Note that each of these will iterate the list again, so especially since you already iterate it yourself, you can just keep track of the minimum and maximum manually and save two extra iterations.
you can probably save time and space by using min(theJSON['features'],key=lambda x:x["properties"]["time"]) avoids the extra generator expression
@poke and sabyaschi: The OP did not mention performance being an issue, so clarity should be the biggest concern. If performance were the highest priority the OP probably wouldn't be using Python.
this works, but it prints out the values each time. How do I just pass it once to a variable that I can use later on? I then want to subtract the minimum from the maximum to get a 'start time value'.
@zedzero remember that this code will be outside a loop.
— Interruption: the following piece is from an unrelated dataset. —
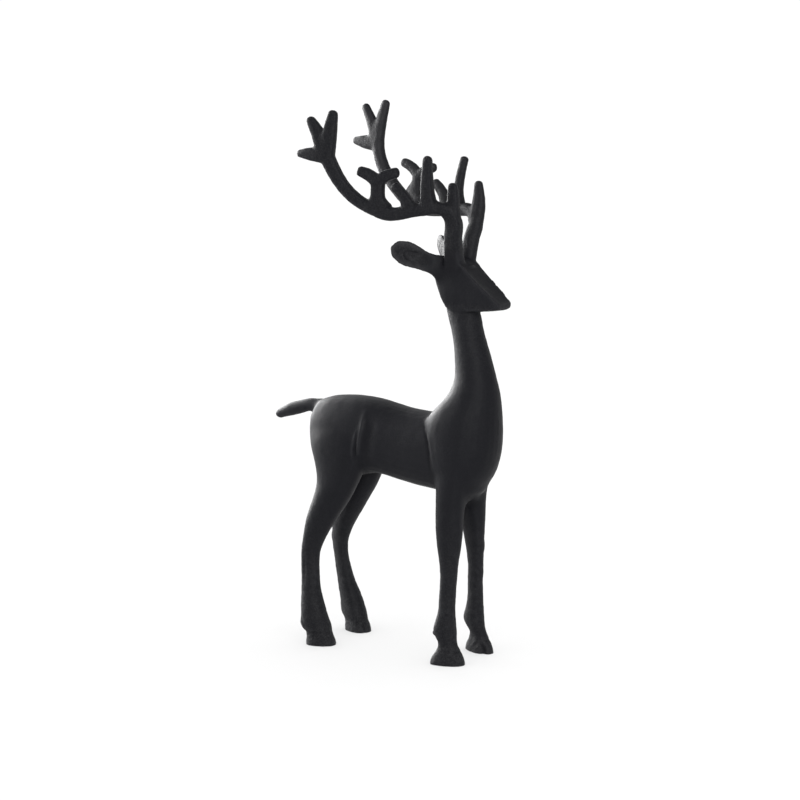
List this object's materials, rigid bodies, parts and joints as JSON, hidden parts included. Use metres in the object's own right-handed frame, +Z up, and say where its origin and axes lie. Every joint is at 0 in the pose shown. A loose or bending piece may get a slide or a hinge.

You can use the variable assignment as I mentioned in the answer: some_variable = min(...)
1

Here is an example of how you can manually keep track of a min and max.

minVal = 0
maxVal = 0
for i in yourJsonThingy:
    if i < minVal:
        minVal = i
    if i > maxVal:
        maxVal = i

You can't do this:

for i in yourJsonThingy:
    maxVal = max(i)

Because i is just an integer and doesn't have a max

But you can perform those operations on a list of ints

maxVal = max(yourJsonThingy)
minVal = min(yourJsonThingy)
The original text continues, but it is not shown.